HS-27 uptake is increased in aggressive breast tumor types in vivo. (a and b) Representative transmission and fluorescence images from tumor (MDA-MB-231 and BT-474) and non-tumor bearing window chambers in mice injected with either 20 mg/kg HS-27 (A) or 0.1 mL of 6 mM 2-NBDG (b). Transmission images are shown for reference of the tumor location. Scale bar is 2 mm. (c) Representative HS-27₆₀ or 2-NDBG₆₀/R_D images for MDA-MB-231 and BT-474 window chambers. (d) Average HS-27₆₀ and 2-NBDG₆₀/R_D were plotted against each other, revealing a strong correlation between the two endpoints (R² = 0.96), red = MDA-MB-231, cyan = BT-474, and black = non-tumor window chambers. For HS-27 imaging, n = 3 for all groups. For 2-NBDG imaging, n = 3 for tumor groups, and n = 8 for normal groups.

Figure 4

Ex vivo HS-27 application retains contrast between tumor and non-tumor tissue. (a) Sample images of mouse tumor tissue treated ex vivo with 100 µM HS-27 or 100 µM inactivated HS-27 (HS-217) for one minute (b) Probability distribution functions (PDFs) of the HS-27 (n = 3) and HS-217 (n = 3) fluorescence values demonstrate significantly greater fluorescence in HS-27 treated samples than HS-217 treated samples. (c) Sample images of mouse tumor tissue and mouse skin tissue treated ex vivo with 100 µM HS-27 for one minute (d) PDFs of the HS-27 fluorescence values for both tumor (n = 3) and non-tumor (n = 3) are shown beneath the images.
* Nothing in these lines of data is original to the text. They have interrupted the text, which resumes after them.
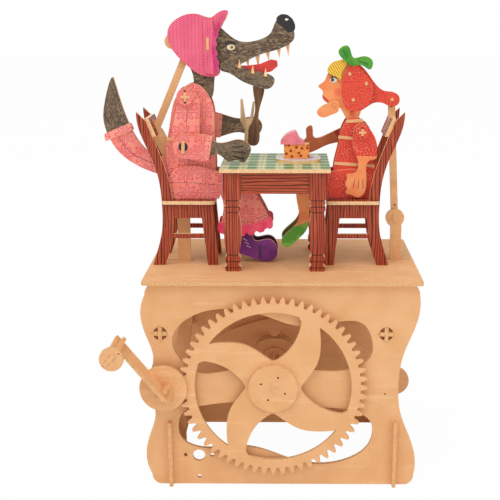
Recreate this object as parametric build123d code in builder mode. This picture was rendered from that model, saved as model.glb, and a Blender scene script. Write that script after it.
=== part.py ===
from build123d import *

import os
from math import atan2, cos, degrees, hypot, pi, radians, sin, sqrt, tan

os.makedirs("parts", exist_ok=True)

# ---------------------------------------------------------------------------
# Driving dimensions, in millimetres. X runs to the right, Y away from the
# front panel's face, Z up from the table the toy stands on.
# ---------------------------------------------------------------------------
BOARD = 3.0             # thickness of every laser-cut board
FIT = 0.05              # slip fit of a strip in its slot
RUN = 0.4               # running gap beside a turning board

STAGE_WIDTH = 227.0
STAGE_TOP = 179.5
STAGE_FRONT = -5.0
STAGE_BACK = 145.0
STAGE_CORNER = 3.0
BACK_PANEL = 125.0      # depth of the back panel's front face
FOOT_REACH = 6.0        # how far the side boards stand out of the panels
FOOT_HEIGHT = 57.5
SIDE_BOARD_X = 93.9     # half the distance between the side boards
SIDE_DIP = 38.0         # height of the side boards under the levers
PANEL_TOP = STAGE_TOP - BOARD

SHAFT_X = -7.5          # camshaft
SHAFT_Z = 90.0
AXLE_REACH = 92.4       # from the camshaft out to either lever axle
AXLE_Z = 134.5
STRIP = 11.0            # width of the crossed strips that make an axle
AXLE_HOLE = hypot(STRIP / 2, BOARD / 2) + FIT

MODULE = 2.5
GEAR_TEETH = 60
PINION_TEETH = 12
PRESSURE = radians(20)
BACKLASH = 0.5
RIM = 7.5               # from the gear's roots in to its openings
HUB_RADIUS = 20.3
SPOKES = 4

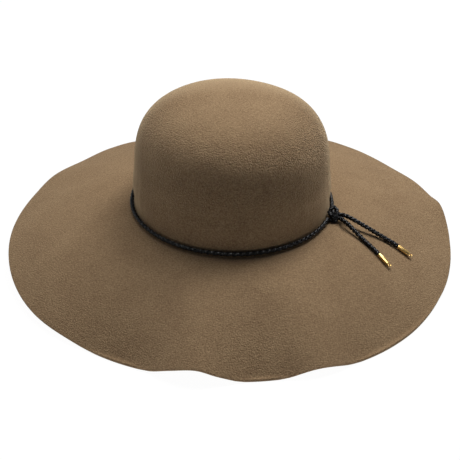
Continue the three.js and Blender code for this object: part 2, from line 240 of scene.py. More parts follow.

Fluorescence was significantly greater in tumor than non-tumor samples. (e) Sample images of tumor or non-tumor mouse tissue at 60-minutes after i.v. injection of 20 mg/kg HS-27. (f) PDFs of HS-27 fluorescence values for both tumor (n = 3) and non-tumor (n = 3) demonstrate significantly greater fluorescence in tumor than non-tumor samples. P-values were calculated using a Kolmogorov Smirnov test.

Figure 5

A rapid assay for Hsp90 imaging in clinical breast specimens. (a and b) Representative fluorescence images of an ultrasound-guided core-needle biopsy treated ex vivo with 100 µM HS-27 for one minute for an ER + /PR + tumor (a) and non-tumor (b) biopsy. Tissue types were determined by a trained pathologist using the histology images shown to the left of the fluorescence images. The top right corner of each tumor image shows the percentage of total tumor involvement in that region along with the percent cellularity. (c) Plotting integrated fluorescence as a function of percent cancer at each site (n = 96) demonstrates a positive and significant correlation between the percent invasive cancer and HS-27 uptake at site level. There is one data point outside the graph range that is not shown, but was included in the analysis. (d) Plotting the average integrated fluorescence for each biopsy stratified by tumor (n = 6) and non-tumor (n = 6) sites reveals a positive and significant correlation between the percent invasive cancer and HS-27 uptake at biopsy level. (E-H) PDFs created from (e) all non-tumor images from all biopsies (n = 45), (f) all tumor images from sites with between 25% and 50% tumor involvement (n = 7), (g) all tumor images from sites with between 50% and 75% tumor involvement (n = 7), and (h) all tumor images from sites with greater than 75% tumor involvement (n = 25). The dashed black line shows the mean tumor fluorescence from all images containing tumor regardless of percent tumor involvement. The number to the right of the dashed black line represents the percentage of pixels falling above the overall tumor mean for each case.